* [TASK STATEMENT] Filter this material down to the lines that hold "scene", copying each one.

## start DATA PROVIDED

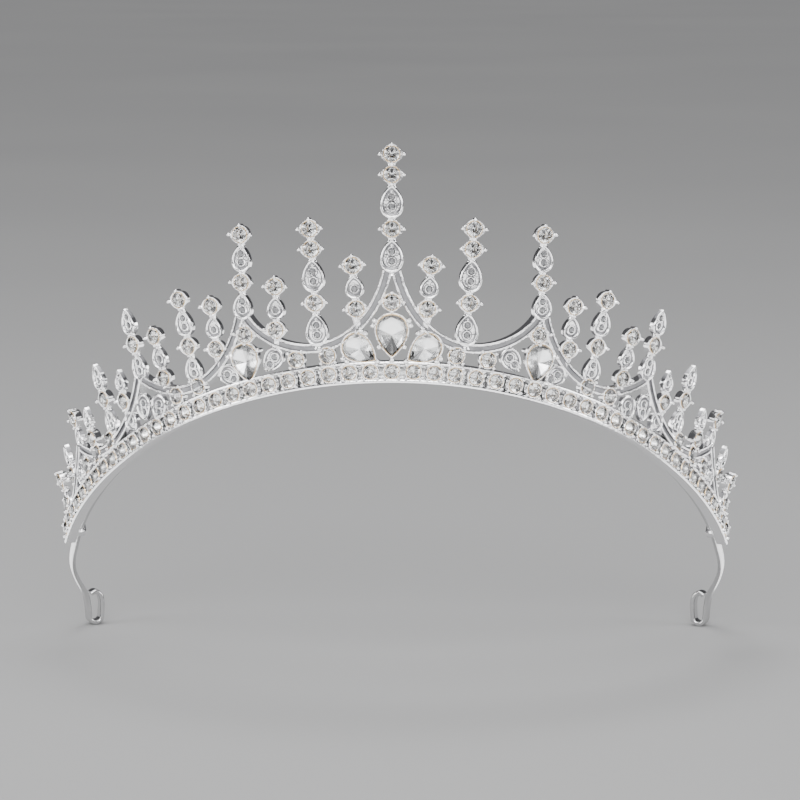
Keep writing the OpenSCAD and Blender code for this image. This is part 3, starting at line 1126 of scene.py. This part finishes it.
def pale_floor():
    """A pale grey matt floor, faintly mottled."""
    floor = added(bpy.ops.mesh.primitive_plane_add, size=16)
    floor.name = "studio_floor"
    paint = Paint("pale_floor")
    cloud = paint.noise(paint.place(), 3)
    colour = paint.blend(cloud, (0.31, 0.31, 0.315), (0.34, 0.34, 0.34))
    dress(floor, paint.surface(Base_Color=colour, Roughness=0.6 + cloud * 0.2))


def soft_light(name, place, size, brightness, aim=(0, -0.02, 0.06)):
    """A soft panel that the camera doesn't see, as bright all over as asked."""
    data = bpy.data.lights.new(name, "AREA")
    data.shape = "RECTANGLE"
    data.size, data.size_y = size
    data.energy = brightness * pi * size[0] * size[1]
    light = bpy.data.objects.new(name, data)
    bpy.context.scene.collection.objects.link(light)
    light.location = place
    light.rotation_euler = (Vector(aim) - Vector(place)).to_track_quat("-Z", "Y").to_euler()
    light.visible_camera = False


def studio():
    """Soft panels round the tiara, and cards that lie near the floor to light the upright faces."""
    soft_light("front_card", (0, -0.39, 0.015), (0.8, 0.58), 2.2, (0, -0.38, 1))
    soft_light("front_panel", (0, -1.15, 0.6), (0.8, 0.32), 14)
    soft_light("left_panel", (-0.85, -0.35, 0.32), (0.5, 0.4), 9)
    soft_light("right_panel", (0.85, -0.25, 0.3), (0.4, 0.35), 9)
    soft_light("high_panel", (0, -1.5, 1.35), (1.6, 0.9), 2.2)
    soft_light("overhead", (-0.1, 0.15, 1.1), (0.5, 0.35), 7)
    for side, sign in SIDES:
        soft_light(f"{side}_card", (sign * 0.285, 0.2, 0.002), (0.42, 0.5), 2.2, (sign * 0.285, 0.21, 1))
    data = bpy.data.lights.new("ceiling", "SUN")
    data.energy = 2.2
    data.angle = radians(60)
    bpy.context.scene.collection.objects.link(bpy.data.objects.new("ceiling", data))
    world = bpy.data.worlds.new("studio")
    world.use_nodes = True
    world.node_tree.nodes["Background"].inputs["Color"].default_value = (0.09, 0.09, 0.095, 1)
    bpy.context.scene.world = world


def camera():
    """Long lens at the front, a little above the tiara."""
    data = bpy.data.cameras.new("camera")
    data.lens = 162
    data.sensor_width = 36
    data.shift_x = 0.00375
    data.clip_end = 50
    view = bpy.data.objects.new("camera", data)
    bpy.context.scene.collection.objects.link(view)
    turn, lift, away = radians(0.8), radians(8), 0.8
    target = Vector((0, 0, 0.051))
    view.location = target + away * Vector((cos(lift) * sin(turn), -cos(lift) * cos(turn), sin(lift)))
    view.rotation_euler = (target - view.location).to_track_quat("-Z", "Y").to_euler()
    bpy.context.scene.camera = view


camera()
studio()
pale_floor()
make_headband()
make_clips()
make_rim_and_rail()
make_arches()
make_rows()
make_big_stones()
make_spires()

## end DATA PROVIDED

* [RESULT OF THIS TASK]
Keep writing the OpenSCAD and Blender code for this image. This is part 3, starting at line 1126 of scene.py. This part finishes it.
    bpy.context.scene.collection.objects.link(light)
    bpy.context.scene.collection.objects.link(bpy.data.objects.new("ceiling", data))
    bpy.context.scene.world = world
    bpy.context.scene.collection.objects.link(view)
    bpy.context.scene.camera = view